Part of the loss was real incompetence and stupid decisions on the British side -- after capturing Philidephia one year -- 1776 or 1777? (Sorry, it's been 8 years and it's not my specialty, so the exact dates have gone) -- they sat down for a winter of parties instead of going out to finish the job of defeating the Continental Army, thus allowing Washington et al to regroup. It also probably did not help that the British homefront was divided on the war -- though maybe not as divided as the colonists.

But over all, it is very unlikely that the Americans would have succeeded without the massive amounts of help -- in trained officers, units and equiptment, as well as a big distraction -- from the French. They just didn't have enough money or enough people. The British were suddenly fighting a war on two...no, three fronts -- on the Continent, in the Carribbean, and back in Europe (because the French could invade Britain directly from across the Channel).
posted by jb at 9:36 AM on February 16, 2010 [1 favorite]


Oh, I think it might have been 1778 that they had Philidelphia. Someone who has access to wikipedia can probably clear this up.

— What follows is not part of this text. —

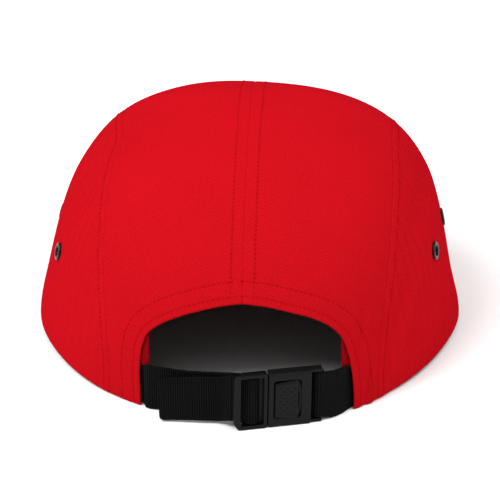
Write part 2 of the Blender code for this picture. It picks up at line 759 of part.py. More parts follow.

They had a mock jousting tournement, and John Andre had all the girls when he looked their way.
posted by jb at 9:37 AM on February 16, 2010


This Heat does a quite sinister version of the DOI in their song Independence.
posted by swift at 9:38 AM on February 16, 2010


sorry -- "had all the girls tittering" -- it was the 18th century.
posted by jb at 9:38 AM on February 16, 2010


Oh, and if anyone quit halfway through, stay at least until the end of the fiddle solo.

He plays the violin
He tucks it right under his chin
And he bows, oh he bows!
posted by Rarebit Fiend at 9:53 AM on February 16, 2010


The wording of the FPP, and the wording of the song (specifically about colonization and such things) definitely had me all tingly that it was going to be a British perspective song that was just going to flip on us half-way through and make the viewer realize that in a certain way, the colonists were Brits who took British support until a lot of them felt like they really didn't want/need the support anymore and decided to schism. Or something along those lines.
posted by redsparkler at 10:57 AM on February 16, 2010


By the 1860's, the age of consent in the USA was just twelve years old, so it wasn't too late to love a child at all.
posted by PeterMcDermott at 12:39 PM on February 16, 2010


Did someone just claim to be an authority because they wrote a research project on something? Did I hear that right? Ugh.

Are you being sarcastic, or sincere? I'm sorry, I can't actually tell -- in addition to not being an expert on American Revolutionary history (because, as I said, I've ONLY written one 70 page research paper -- it was about the same amount of research as a British masters thesis, but not as indepth as a Canadian masters would be, and since then I've changed my historical focus), I'm also not good at picking up on sarcasm.
posted by jb at 1:22 PM on February 16, 2010


I liked it. It would have been better if I had been familiar with the original Timbaland video.

I always knew Franklin was a shredder.